— start of Provided material —
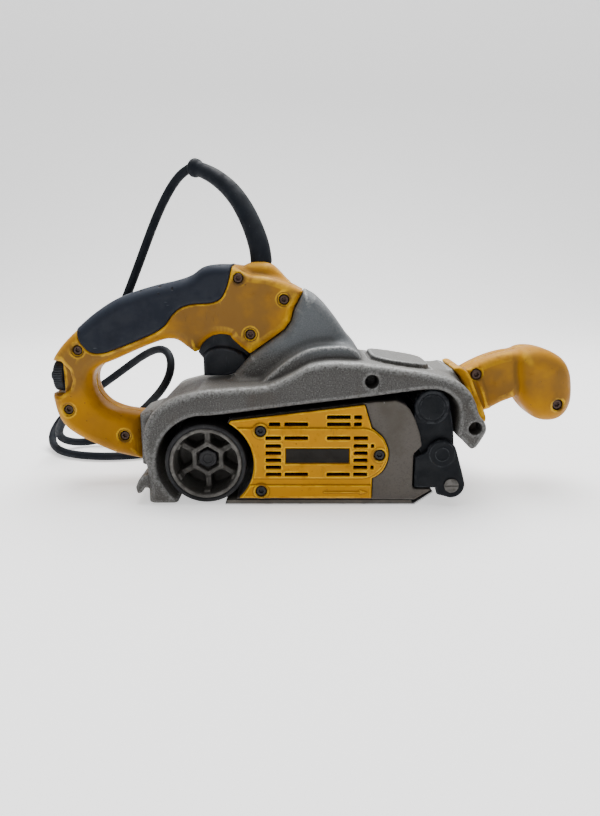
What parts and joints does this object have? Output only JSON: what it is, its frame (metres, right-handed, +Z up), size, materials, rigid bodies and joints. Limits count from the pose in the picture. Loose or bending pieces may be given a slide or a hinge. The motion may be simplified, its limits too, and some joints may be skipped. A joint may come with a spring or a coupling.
{
  "type": "handheld belt sander",
  "caption": "Handheld electric belt sander with cast housing, drive drum, retracted nose roller, vented motor cover, D-shaped rear handle with soft grip, round front knob and power lead.",
  "frame": {"origin": "middle of the tool's own box, without its free lead, on the surface that the platen stands on", "axes": "+X towards the front knob, +Z up, -Y the open side where the abrasive belt slides on"},
  "size_m": [0.4325, 0.2555, 0.2491],
  "materials": {
    "yellow_shell": "moulded, satin, scuffed",
    "cast_housing": "tumbled casting, worn edges",
    "inner_frame": "raw casting, stained",
    "soft_grip": "soft overmould",
    "black_plastic": "moulded, fine grain",
    "black_metal": "black coating, worn",
    "drum_hub": "cast, dull",
    "drum_tyre": "tyre, scuffed",
    "cord_rubber": "cable sheath",
    "steel": "ground",
    "screw_steel": "blackened, rusty",
    "copper_winding": "varnished winding",
    "cork": "cork sheet"
  },
  "bodies": {
    "housing": {"main_housing": "cast_housing", "inner_frame": "inner_frame", "vent_cover": "yellow_shell", "belt_cover": "black_plastic", "drum_bearing_1": "steel", "drum_bearing_2": "steel", "motor_field": "black_metal", "motor_bearing_1": "steel", "motor_bearing_2": "steel", "brush_holder_1": "copper_winding", "brush_holder_2": "copper_winding", "toothed_belt": "cord_rubber", "platen_pad": "cork", "platen_sheet": "steel", "dust_port": "black_plastic", "handle_shell_right": "yellow_shell", "grip_right": "soft_grip", "handle_shell_left": "yellow_shell", "grip_left": "soft_grip", "trigger_pin": "steel", "switch_body": "black_plastic", "speed_module": "black_plastic", "front_handle_right": "yellow_shell", "front_handle_left": "yellow_shell", "cord_guard": "cord_rubber", "power_cord": "cord_rubber", "cord_coil": "cord_rubber", "plug": "cord_rubber", "vent_cover_screw_1": "screw_steel", "vent_cover_screw_2": "screw_steel", "vent_cover_screw_3": "screw_steel", "handle_screw_1": "screw_steel", "handle_screw_2": "screw_steel", "handle_screw_3": "screw_steel", "handle_screw_4": "screw_steel", "handle_screw_5": "screw_steel", "handle_screw_6": "screw_steel", "front_handle_screw_1": "screw_steel", "front_handle_screw_2": "screw_steel"},
    "drum": {"drive_drum": "drum_hub", "drum_tyre": "drum_tyre", "drum_shaft": "steel", "drum_bolt": "screw_steel", "drum_pulley": "black_metal"},
    "armature": {"armature": "copper_winding", "cooling_fan": "black_plastic", "motor_pulley": "black_metal"},
    "arm": {"roller_arm": "black_metal", "upper_roller_axle": "steel", "pivot_pin": "screw_steel"},
    "upper_roller": {"upper_roller": "steel"},
    "nose": {"nose_bracket": "black_metal", "nose_roller_axle": "steel"},
    "nose_roller": {"nose_roller": "steel"},
    "tension_lever": {"tension_lever": "black_plastic"},
    "tracking_knob": {"tracking_knob": "black_plastic"},
    "trigger": {"trigger": "black_plastic"},
    "lock_button": {"lock_button": "black_plastic"},
    "speed_dial": {"speed_dial": "black_plastic"}
  },
  "joints": [
    {"name": "drum_spin", "type": "hinge", "parent": "housing", "child": "drum", "pos_m": [-0.0768, -0.018, 0.0312], "axis": [0, 1, 0], "continuous": true},
    {"name": "armature_spin", "type": "hinge", "parent": "housing", "child": "armature", "pos_m": [0.004, 0, 0.0375], "axis": [0, 1, 0], "continuous": true},
    {"name": "arm_tracking", "type": "hinge", "parent": "housing", "child": "arm", "pos_m": [0.0846, 0.022, 0.0719], "axis": [1, 0, 0], "range_deg": [-0.5, 0.5]},
    {"name": "upper_roller_spin", "type": "hinge", "parent": "arm", "child": "upper_roller", "pos_m": [0.0846, -0.016, 0.0719], "axis": [0, 1, 0], "continuous": true},
    {"name": "nose_tension", "type": "slide", "parent": "arm", "child": "nose", "axis": [1, 0, 0], "range_m": [0, 0.006]},
    {"name": "nose_roller_spin", "type": "hinge", "parent": "nose", "child": "nose_roller", "pos_m": [0.0999, -0.0195, 0.0153], "axis": [0, 1, 0], "continuous": true},
    {"name": "tension_lever_turn", "type": "hinge", "parent": "housing", "child": "tension_lever", "pos_m": [0.062, 0.0273, 0.048], "axis": [0, -1, 0], "range_deg": [-1, 70]},
    {"name": "tracking_knob_turn", "type": "hinge", "parent": "housing", "child": "tracking_knob", "pos_m": [0.092, 0.03, 0.052], "axis": [0, 1, 0], "range_deg": [-110, 110]},
    {"name": "trigger_pull", "type": "hinge", "parent": "housing", "child": "trigger", "pos_m": [-0.048, 0, 0.111], "axis": [0, 1, 0], "range_deg": [0, 7], "stiffness_Nm_per_rad": 2, "springref_deg": -6.88},
    {"name": "lock_button_press", "type": "slide", "parent": "housing", "child": "lock_button", "axis": [0, -1, 0], "range_m": [0, 0.002], "stiffness_N_per_m": 600, "springref_m": -0.001},
    {"name": "speed_dial_turn", "type": "hinge", "parent": "housing", "child": "speed_dial", "pos_m": [-0.1984, 0, 0.0856], "axis": [1, 0, 0], "range_deg": [-135, 135]}
  ],
  "couplings": [
    {"joint": "armature_spin", "follows": "drum_spin", "ratio": 4.7143},
    {"joint": "tension_lever_turn", "follows": "nose_tension", "rad_per_m": 190},
    {"joint": "tracking_knob_turn", "follows": "arm_tracking", "ratio": 200}
  ]
}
— end of Provided material —
Write out the full listing exactly as given.

Solution to the problem:
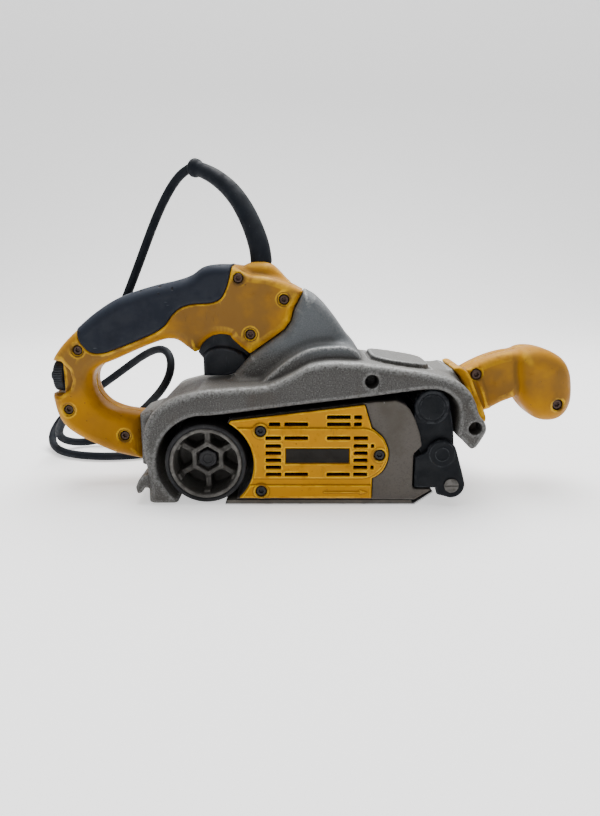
What parts and joints does this object have? Output only JSON: what it is, its frame (metres, right-handed, +Z up), size, materials, rigid bodies and joints. Limits count from the pose in the picture. Loose or bending pieces may be given a slide or a hinge. The motion may be simplified, its limits too, and some joints may be skipped. A joint may come with a spring or a coupling.
{
  "type": "handheld belt sander",
  "caption": "Handheld electric belt sander with cast housing, drive drum, retracted nose roller, vented motor cover, D-shaped rear handle with soft grip, round front knob and power lead.",
  "frame": {"origin": "middle of the tool's own box, without its free lead, on the surface that the platen stands on", "axes": "+X towards the front knob, +Z up, -Y the open side where the abrasive belt slides on"},
  "size_m": [0.4325, 0.2555, 0.2491],
  "materials": {
    "yellow_shell": "moulded, satin, scuffed",
    "cast_housing": "tumbled casting, worn edges",
    "inner_frame": "raw casting, stained",
    "soft_grip": "soft overmould",
    "black_plastic": "moulded, fine grain",
    "black_metal": "black coating, worn",
    "drum_hub": "cast, dull",
    "drum_tyre": "tyre, scuffed",
    "cord_rubber": "cable sheath",
    "steel": "ground",
    "screw_steel": "blackened, rusty",
    "copper_winding": "varnished winding",
    "cork": "cork sheet"
  },
  "bodies": {
    "housing": {"main_housing": "cast_housing", "inner_frame": "inner_frame", "vent_cover": "yellow_shell", "belt_cover": "black_plastic", "drum_bearing_1": "steel", "drum_bearing_2": "steel", "motor_field": "black_metal", "motor_bearing_1": "steel", "motor_bearing_2": "steel", "brush_holder_1": "copper_winding", "brush_holder_2": "copper_winding", "toothed_belt": "cord_rubber", "platen_pad": "cork", "platen_sheet": "steel", "dust_port": "black_plastic", "handle_shell_right": "yellow_shell", "grip_right": "soft_grip", "handle_shell_left": "yellow_shell", "grip_left": "soft_grip", "trigger_pin": "steel", "switch_body": "black_plastic", "speed_module": "black_plastic", "front_handle_right": "yellow_shell", "front_handle_left": "yellow_shell", "cord_guard": "cord_rubber", "power_cord": "cord_rubber", "cord_coil": "cord_rubber", "plug": "cord_rubber", "vent_cover_screw_1": "screw_steel", "vent_cover_screw_2": "screw_steel", "vent_cover_screw_3": "screw_steel", "handle_screw_1": "screw_steel", "handle_screw_2": "screw_steel", "handle_screw_3": "screw_steel", "handle_screw_4": "screw_steel", "handle_screw_5": "screw_steel", "handle_screw_6": "screw_steel", "front_handle_screw_1": "screw_steel", "front_handle_screw_2": "screw_steel"},
    "drum": {"drive_drum": "drum_hub", "drum_tyre": "drum_tyre", "drum_shaft": "steel", "drum_bolt": "screw_steel", "drum_pulley": "black_metal"},
    "armature": {"armature": "copper_winding", "cooling_fan": "black_plastic", "motor_pulley": "black_metal"},
    "arm": {"roller_arm": "black_metal", "upper_roller_axle": "steel", "pivot_pin": "screw_steel"},
    "upper_roller": {"upper_roller": "steel"},
    "nose": {"nose_bracket": "black_metal", "nose_roller_axle": "steel"},
    "nose_roller": {"nose_roller": "steel"},
    "tension_lever": {"tension_lever": "black_plastic"},
    "tracking_knob": {"tracking_knob": "black_plastic"},
    "trigger": {"trigger": "black_plastic"},
    "lock_button": {"lock_button": "black_plastic"},
    "speed_dial": {"speed_dial": "black_plastic"}
  },
  "joints": [
    {"name": "drum_spin", "type": "hinge", "parent": "housing", "child": "drum", "pos_m": [-0.0768, -0.018, 0.0312], "axis": [0, 1, 0], "continuous": true},
    {"name": "armature_spin", "type": "hinge", "parent": "housing", "child": "armature", "pos_m": [0.004, 0, 0.0375], "axis": [0, 1, 0], "continuous": true},
    {"name": "arm_tracking", "type": "hinge", "parent": "housing", "child": "arm", "pos_m": [0.0846, 0.022, 0.0719], "axis": [1, 0, 0], "range_deg": [-0.5, 0.5]},
    {"name": "upper_roller_spin", "type": "hinge", "parent": "arm", "child": "upper_roller", "pos_m": [0.0846, -0.016, 0.0719], "axis": [0, 1, 0], "continuous": true},
    {"name": "nose_tension", "type": "slide", "parent": "arm", "child": "nose", "axis": [1, 0, 0], "range_m": [0, 0.006]},
    {"name": "nose_roller_spin", "type": "hinge", "parent": "nose", "child": "nose_roller", "pos_m": [0.0999, -0.0195, 0.0153], "axis": [0, 1, 0], "continuous": true},
    {"name": "tension_lever_turn", "type": "hinge", "parent": "housing", "child": "tension_lever", "pos_m": [0.062, 0.0273, 0.048], "axis": [0, -1, 0], "range_deg": [-1, 70]},
    {"name": "tracking_knob_turn", "type": "hinge", "parent": "housing", "child": "tracking_knob", "pos_m": [0.092, 0.03, 0.052], "axis": [0, 1, 0], "range_deg": [-110, 110]},
    {"name": "trigger_pull", "type": "hinge", "parent": "housing", "child": "trigger", "pos_m": [-0.048, 0, 0.111], "axis": [0, 1, 0], "range_deg": [0, 7], "stiffness_Nm_per_rad": 2, "springref_deg": -6.88},
    {"name": "lock_button_press", "type": "slide", "parent": "housing", "child": "lock_button", "axis": [0, -1, 0], "range_m": [0, 0.002], "stiffness_N_per_m": 600, "springref_m": -0.001},
    {"name": "speed_dial_turn", "type": "hinge", "parent": "housing", "child": "speed_dial", "pos_m": [-0.1984, 0, 0.0856], "axis": [1, 0, 0], "range_deg": [-135, 135]}
  ],
  "couplings": [
    {"joint": "armature_spin", "follows": "drum_spin", "ratio": 4.7143},
    {"joint": "tension_lever_turn", "follows": "nose_tension", "rad_per_m": 190},
    {"joint": "tracking_knob_turn", "follows": "arm_tracking", "ratio": 200}
  ]
}